- [DATASET CONTENT]
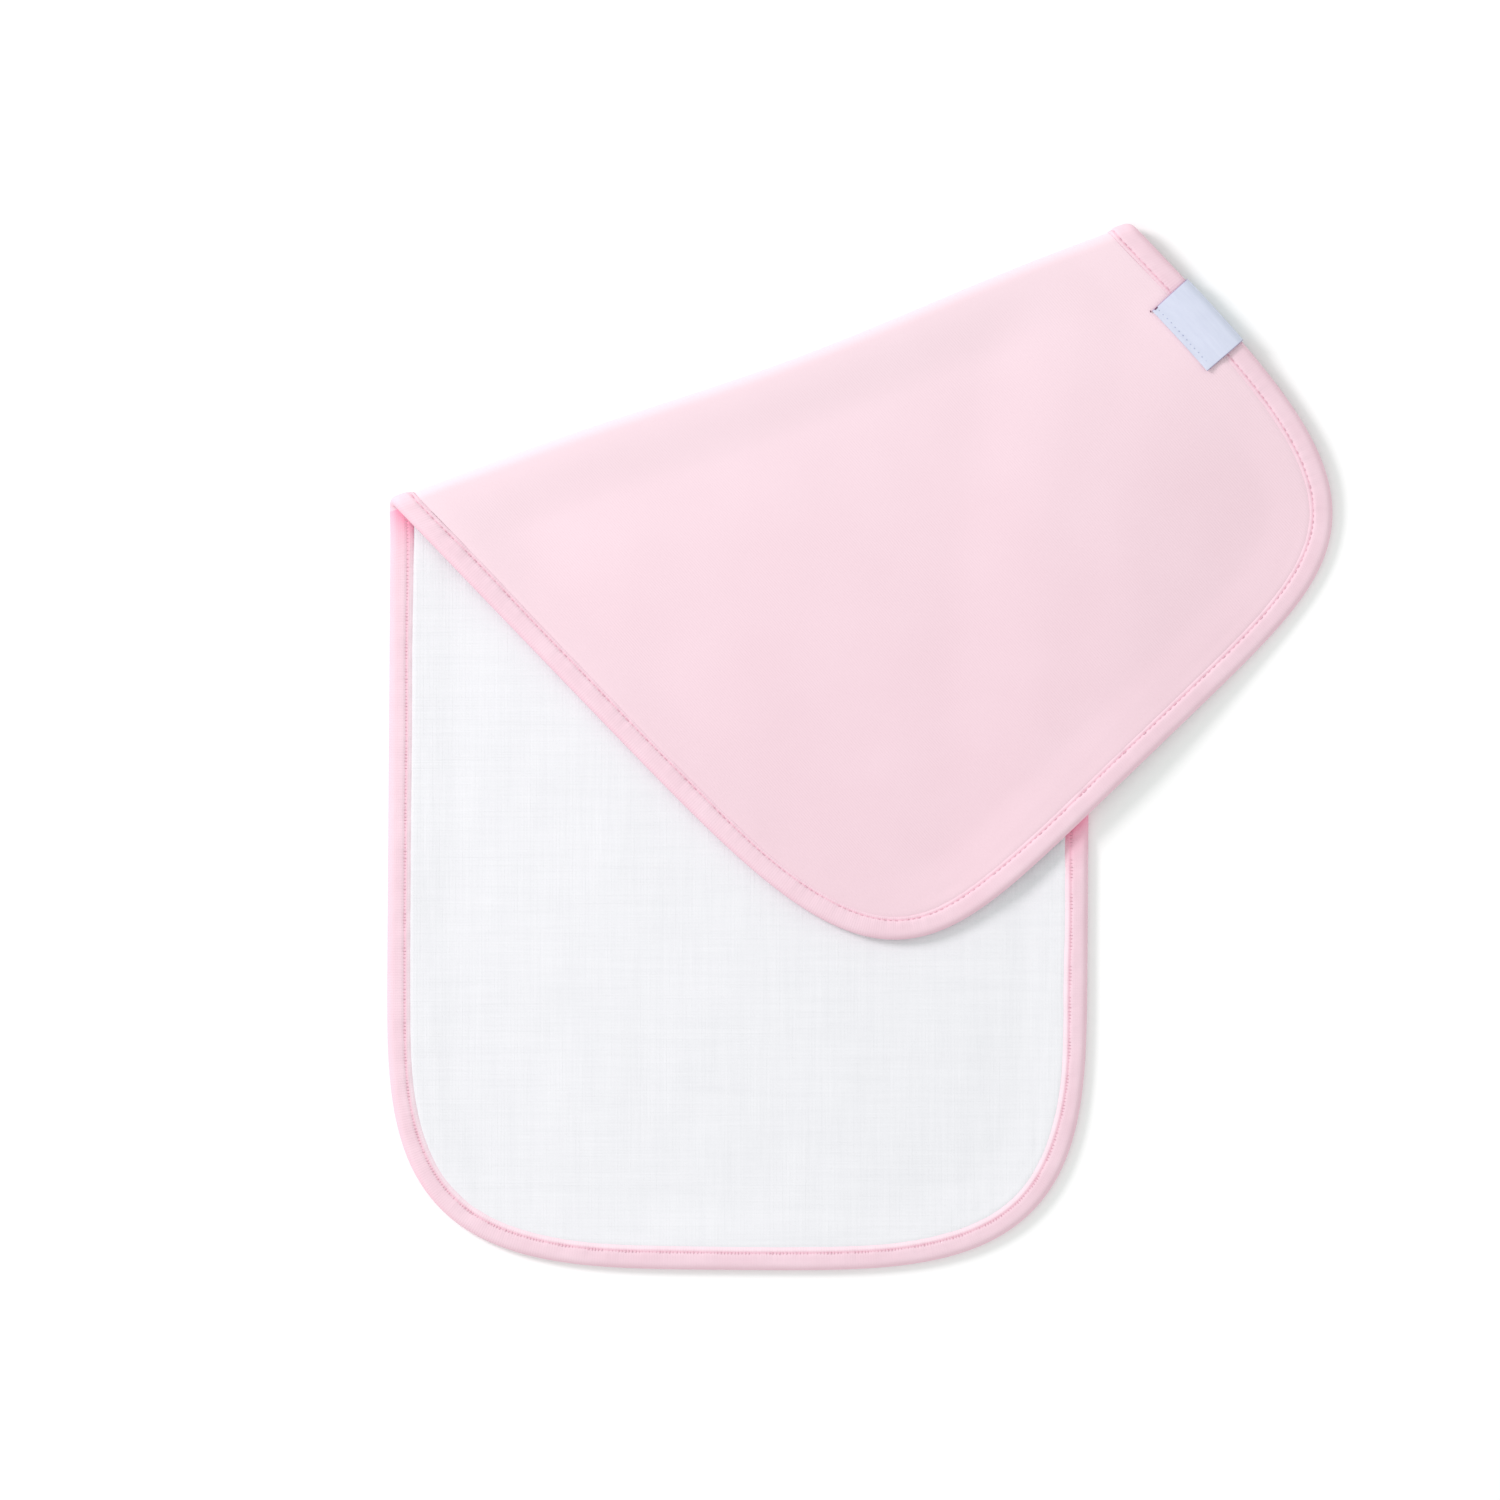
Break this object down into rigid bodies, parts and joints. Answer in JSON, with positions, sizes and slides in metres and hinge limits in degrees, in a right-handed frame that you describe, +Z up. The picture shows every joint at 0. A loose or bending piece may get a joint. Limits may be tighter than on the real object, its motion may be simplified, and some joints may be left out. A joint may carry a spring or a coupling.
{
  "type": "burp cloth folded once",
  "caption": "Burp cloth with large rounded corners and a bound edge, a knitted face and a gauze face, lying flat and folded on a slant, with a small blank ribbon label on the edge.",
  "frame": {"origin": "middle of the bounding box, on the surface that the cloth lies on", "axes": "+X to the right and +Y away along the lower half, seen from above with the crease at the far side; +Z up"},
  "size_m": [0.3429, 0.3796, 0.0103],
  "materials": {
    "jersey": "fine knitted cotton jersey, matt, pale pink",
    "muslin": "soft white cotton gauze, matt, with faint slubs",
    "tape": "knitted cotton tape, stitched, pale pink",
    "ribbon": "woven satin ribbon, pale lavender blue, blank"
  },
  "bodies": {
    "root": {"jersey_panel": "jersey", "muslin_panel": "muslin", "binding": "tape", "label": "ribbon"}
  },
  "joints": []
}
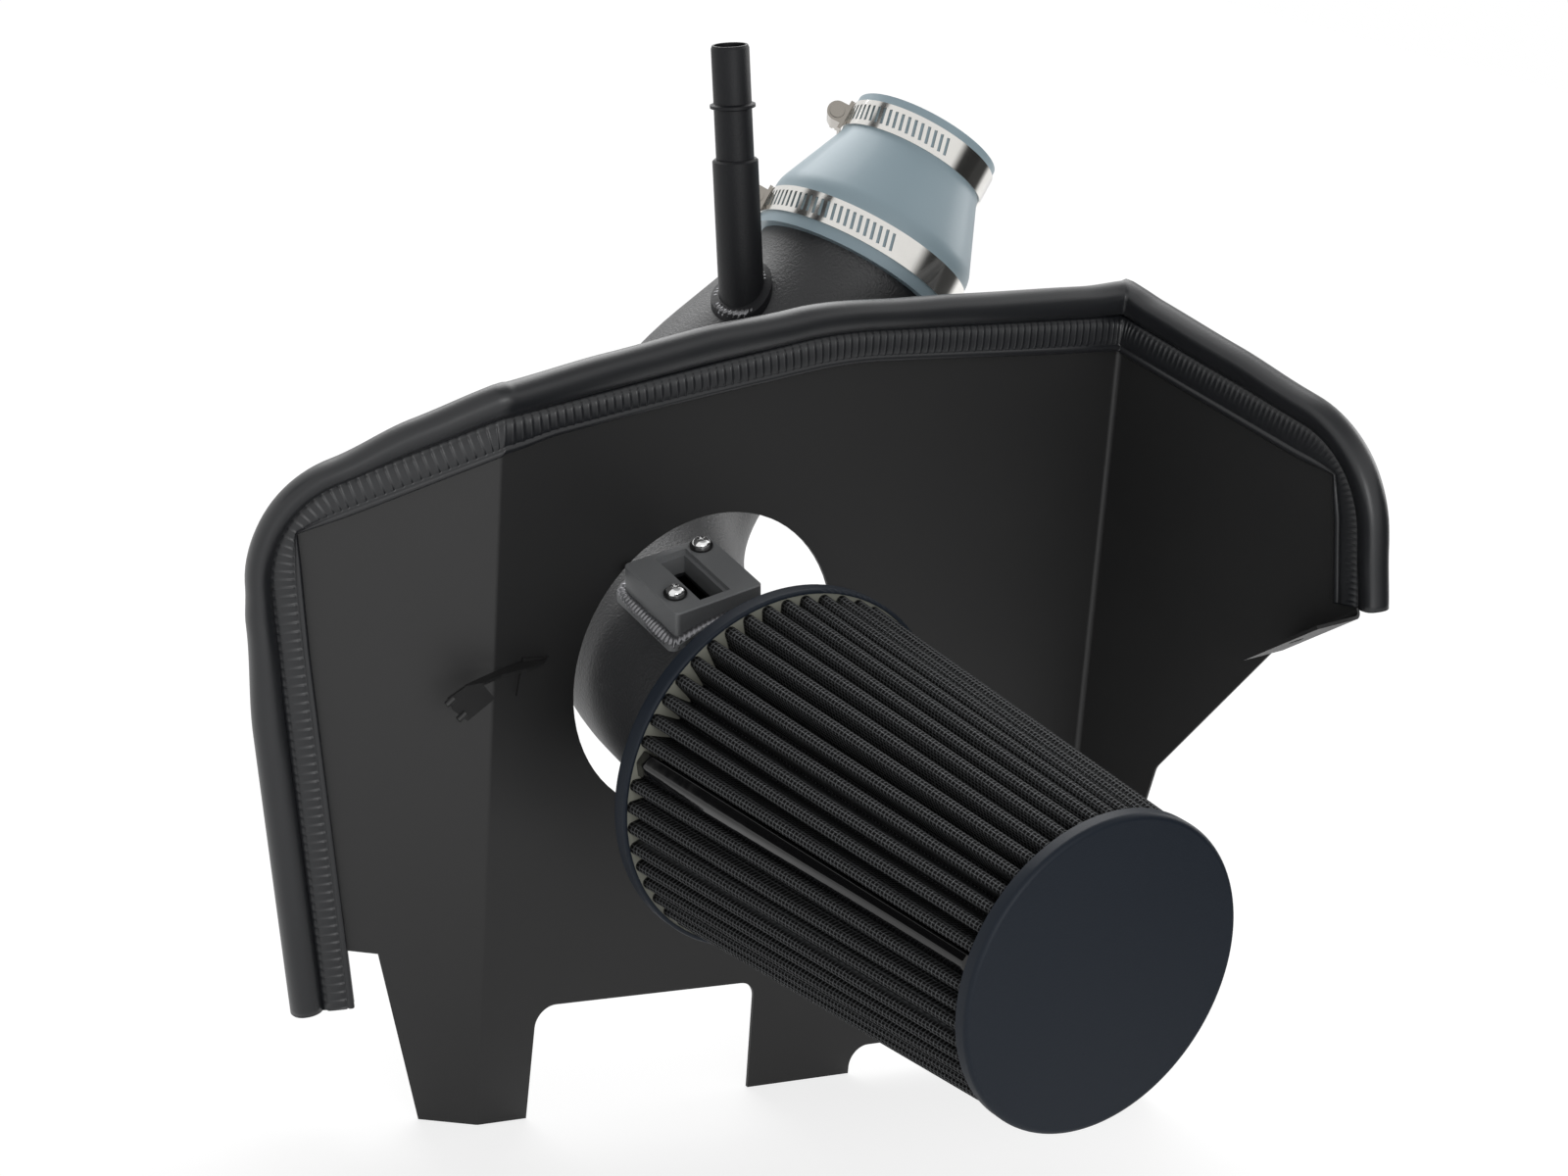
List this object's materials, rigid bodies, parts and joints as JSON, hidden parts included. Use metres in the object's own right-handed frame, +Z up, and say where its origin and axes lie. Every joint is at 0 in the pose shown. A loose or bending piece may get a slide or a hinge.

- [EXERCISE] Nothing should be changed: write out all of the data as is.

- [RESULT BELOW]
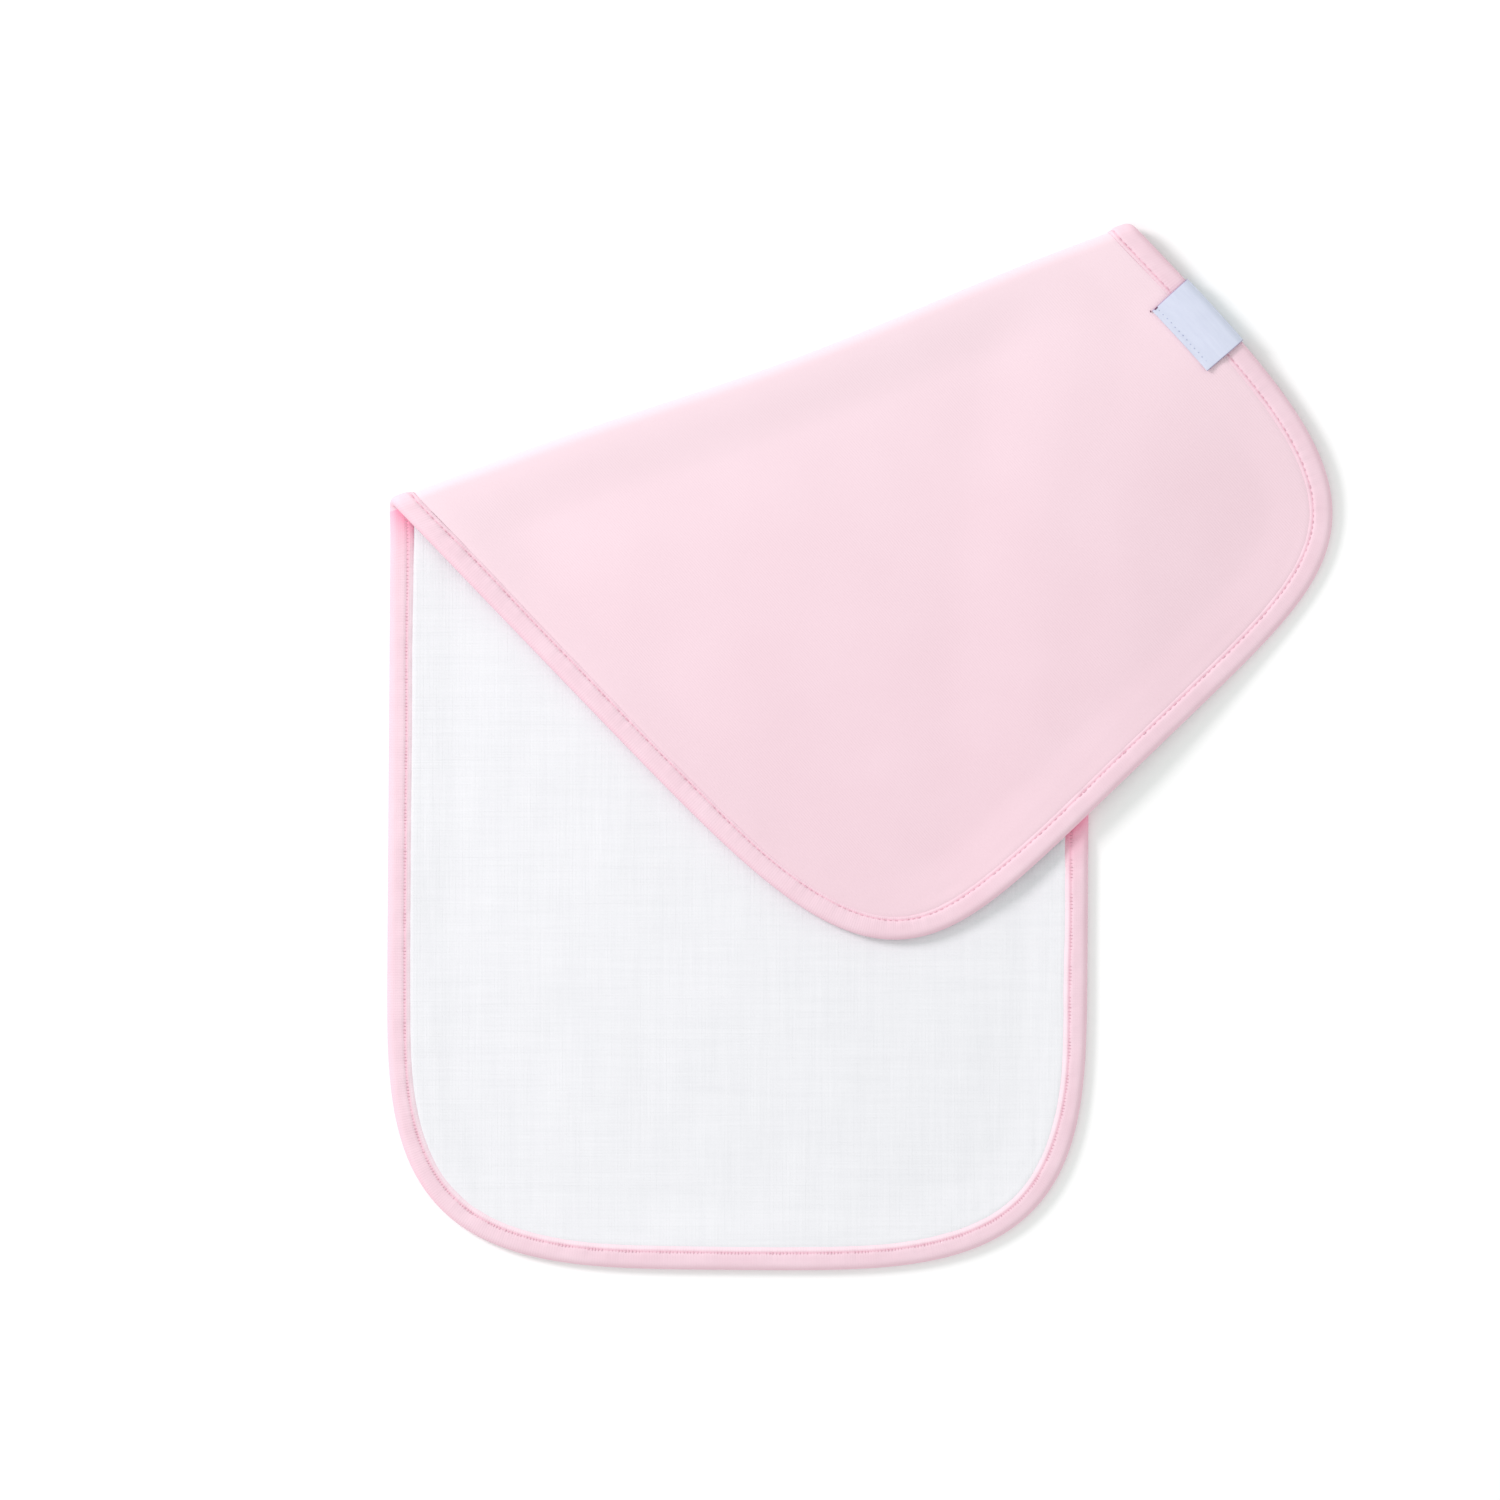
Break this object down into rigid bodies, parts and joints. Answer in JSON, with positions, sizes and slides in metres and hinge limits in degrees, in a right-handed frame that you describe, +Z up. The picture shows every joint at 0. A loose or bending piece may get a joint. Limits may be tighter than on the real object, its motion may be simplified, and some joints may be left out. A joint may carry a spring or a coupling.
{
  "type": "burp cloth folded once",
  "caption": "Burp cloth with large rounded corners and a bound edge, a knitted face and a gauze face, lying flat and folded on a slant, with a small blank ribbon label on the edge.",
  "frame": {"origin": "middle of the bounding box, on the surface that the cloth lies on", "axes": "+X to the right and +Y away along the lower half, seen from above with the crease at the far side; +Z up"},
  "size_m": [0.3429, 0.3796, 0.0103],
  "materials": {
    "jersey": "fine knitted cotton jersey, matt, pale pink",
    "muslin": "soft white cotton gauze, matt, with faint slubs",
    "tape": "knitted cotton tape, stitched, pale pink",
    "ribbon": "woven satin ribbon, pale lavender blue, blank"
  },
  "bodies": {
    "root": {"jersey_panel": "jersey", "muslin_panel": "muslin", "binding": "tape", "label": "ribbon"}
  },
  "joints": []
}
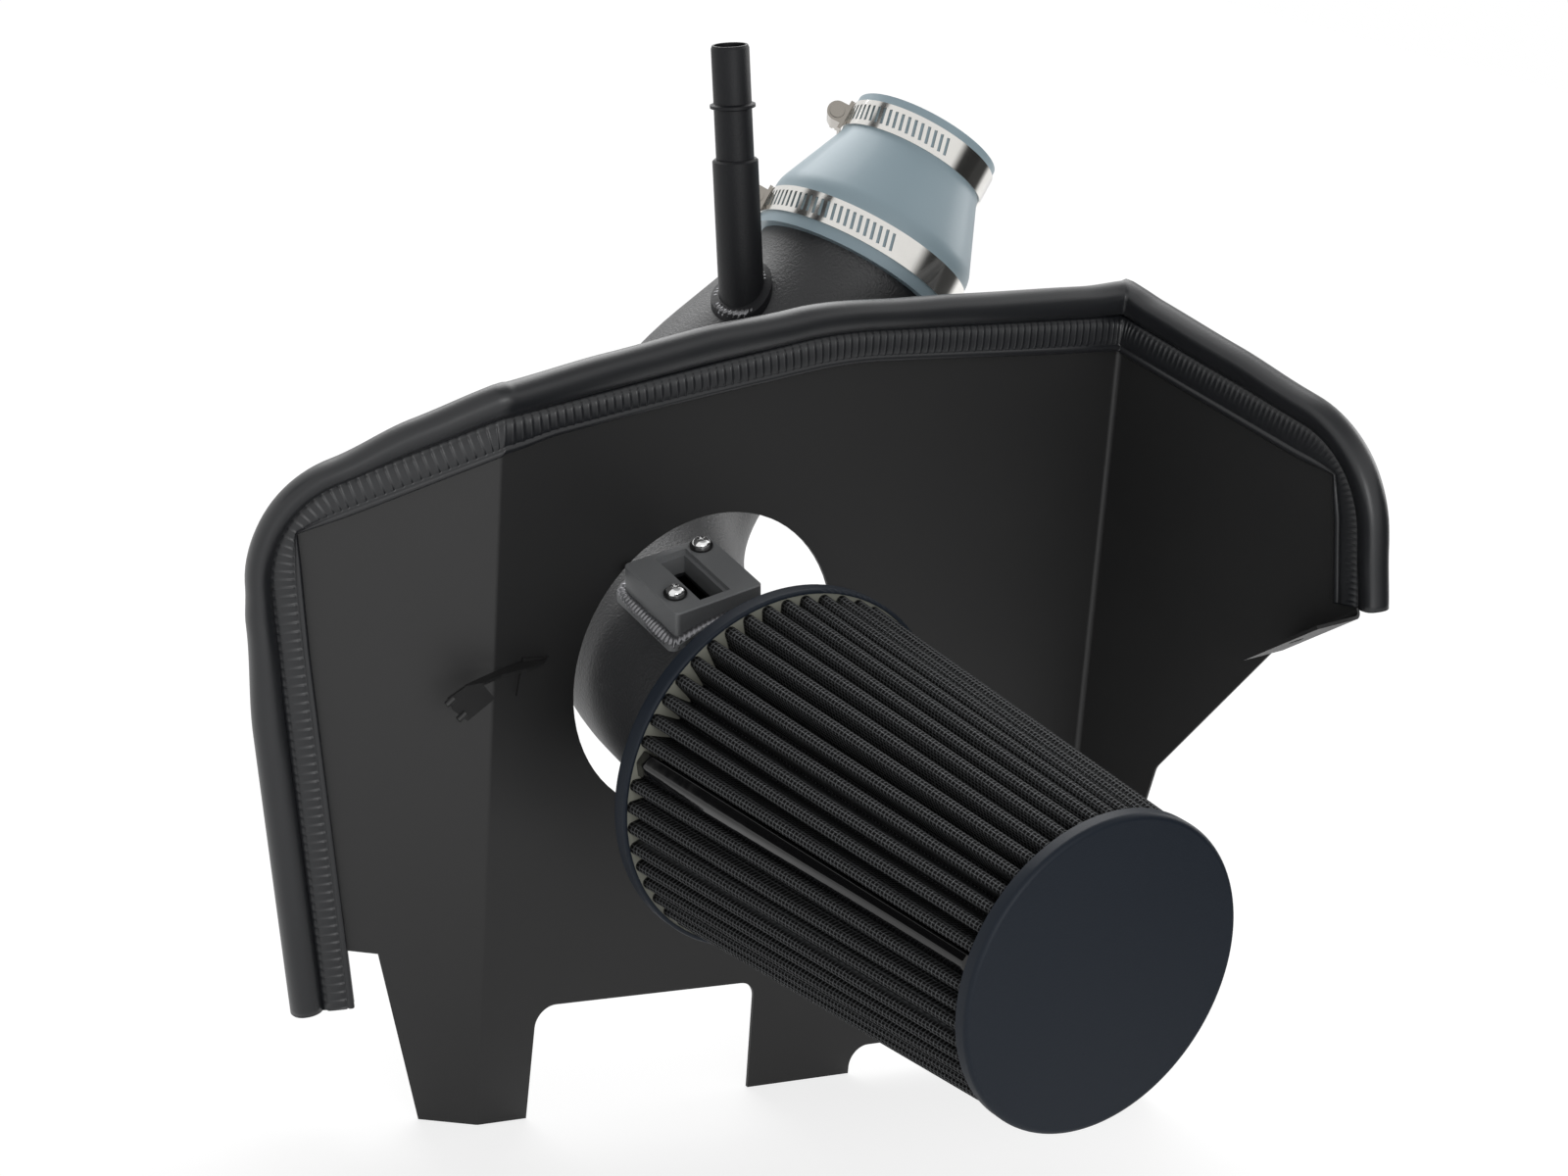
List this object's materials, rigid bodies, parts and joints as JSON, hidden parts included. Use metres in the object's own right-handed frame, +Z up, and say where its origin and axes lie. Every joint is at 0 in the pose shown. A loose or bending piece may get a slide or a hinge.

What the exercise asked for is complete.